CLEARWATER — Representatives of the Seminole-based charity 50 Legs in 50 Days said Tuesday that they are working to comply with state regulations and that Steve Chamberland, the organization's outspoken founder, can continue in his leadership position despite his criminal record.
At a hastily convened press conference in Clearwater, Chamberland and 50 Legs in 50 Days board members said the nonprofit, formed in 2011 to provide prosthetic limbs for needy amputees, will not falter despite legal issues first described in a Saturday Tampa Bay Times story.
The article disclosed that Chamberland was barred under state law from personally soliciting donations because he pleaded guilty to felony grand theft in 2009, and that state regulators sent 50 Legs in 50 Days a letter last month because the group had never registered with the Florida Department of Agriculture and Consumer Services.
However, Chamberland and his board members said Tuesday that they were in the process of applying for state registration as a charity and that the restriction on asking for money would not stop Chamberland from staying front-and-center.
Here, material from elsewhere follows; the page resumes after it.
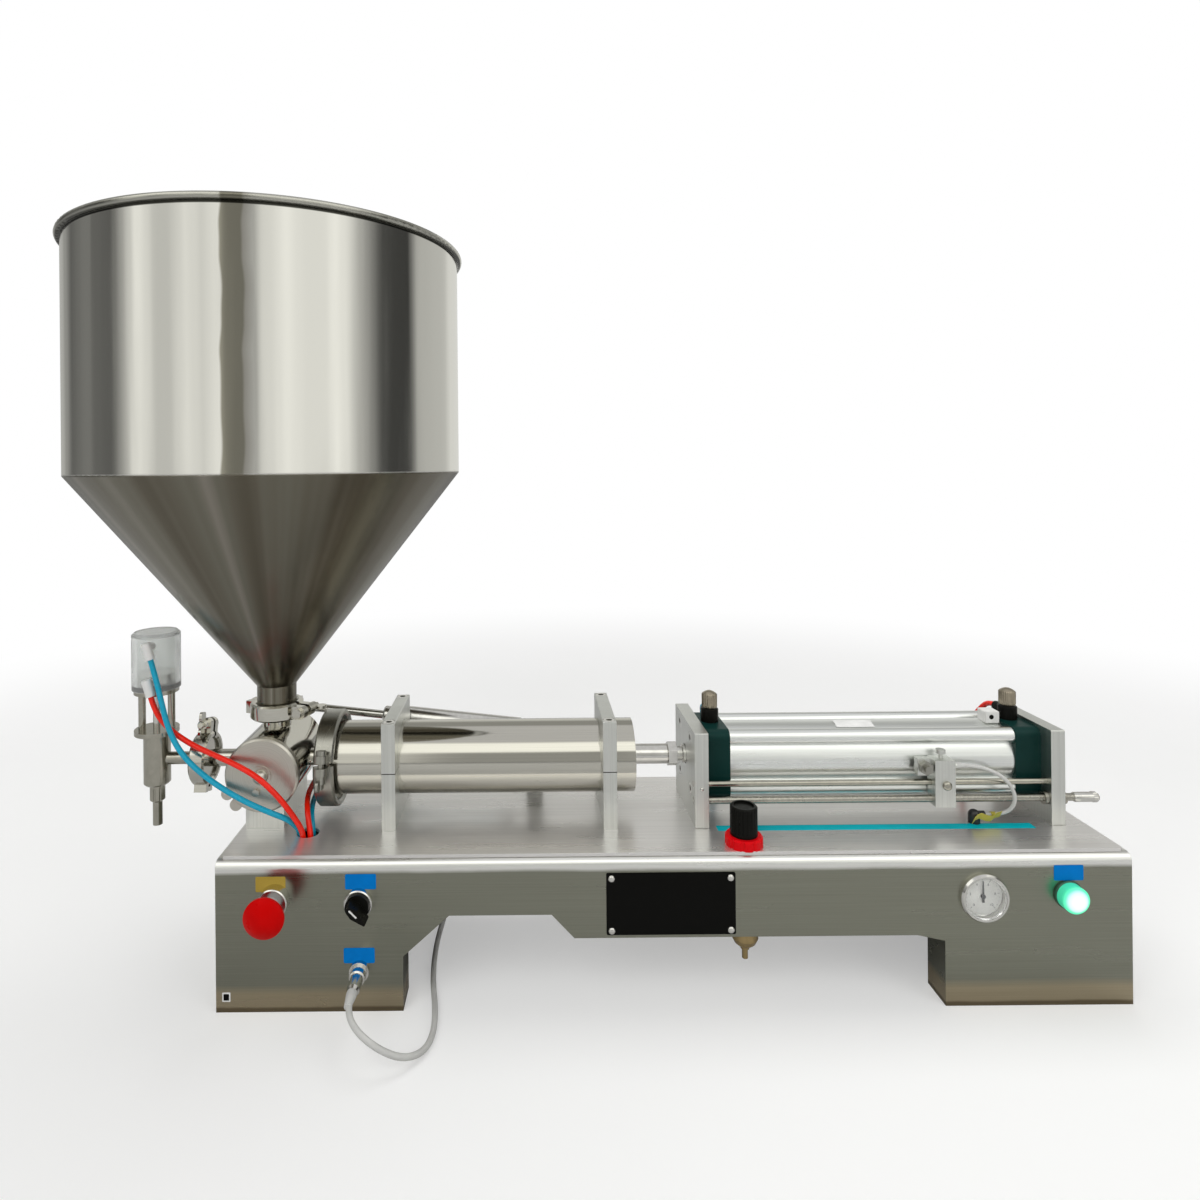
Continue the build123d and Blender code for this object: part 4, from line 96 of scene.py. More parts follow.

The Internal Revenue Service has already certified the group as a 501(c)3 charity for federal tax purposes.
"I'm a wrestler. I was never a choir boy," Chamberland, a former professional wrestler who lost his right leg below the knee in a motorcycle accident, said of his criminal background. He described the 20-month delay in registering with Florida regulators as an honest oversight.
"I'm not the brightest bulb in the circuit, so once we got our 501(c)3 (status), I thought we were good," Chamberland said, adding he was happy a Times reporter had brought attention to his charity's regulatory issues. "I'm glad he wrote the story, and I'm glad it's out there," he said. "This was a blessing in disguise."
Chamberland also rejected a Tampa Bay area prosthetist's claim of questionable dealings with 50 Legs in 50 Days. West Coast Brace & Limb president Greg Bauer told the Times last week that he decided not to work with the charity because Chamberland asked for a free prosthetic leg for his personal use in exchange for sending patients to the clinic.
"That never happened," Chamberland said Tuesday, declining to comment further.
Chamberland was flanked at the press conference by the family of Ireland Nugent, a 2-year-old Palm Harbor girl who lost both her legs below the knee in a lawn mower accident last month. Chamberland's efforts to help the girl secure care, along with his offers to aid amputee survivors of the April 15 Boston Marathon bombings, have drawn extensive media coverage.
"Everybody has a past," Nicole Nugent, Ireland's mother, said. "Steve's been nothing but supportive to us the past four weeks."
She said that Chamberland is "a wonderful guy" and that the family has no concerns about its involvement with 50 Legs in 50 Days. The press conference was held outside Trinity Presbyterian Church, the Nugents' church.
"Steve's story is really one of redemption," said John Thompson, who described himself as the charity's secretary. "He's determined not to let his past dictate his future."
Yet questions remain about how the nonprofit will have to shape its future activities to comply with state law, which bars those who have pleaded guilty to crimes including theft, fraud and embezzlement from soliciting charitable donations.
Chamberland pleaded guilty to grand theft in Hillsborough Circuit Court four years ago after he was accused of stealing a work associate's trailer in Tampa. Adjudication was withheld and he received 18 months probation and was ordered to pay $3,500 in restitution.
Erin Gillespie, spokeswoman for the Department of Agriculture and Consumer Services, said 50 Legs in 50 Days is cooperating with regulators. Right now, and until its registration is complete, the charity cannot solicit donations, she said.
State law prevents Chamberland only from asking for money, Gillespie said, not leading his charity or representing it in the public eye. She said the details of what Chamberland can and cannot do will be specified for him.
"The one thing he is barred from doing is ever saying, 'Give us money,' " Gillespie said. However, "it would be difficult to be the primary representative of a charity without asking for money," she said.
Chamberland asserted Tuesday he can do just that, and said he rarely asks for money on behalf of his charity anyway. He also said news coverage of the organization's legal issues has prompted a new round of support and phone calls from those who favor its mission.
"This actually helped the charity," he said, predicting that the group will soon have the strength to expand beyond the Tampa Bay area. "I think it's going to blow up."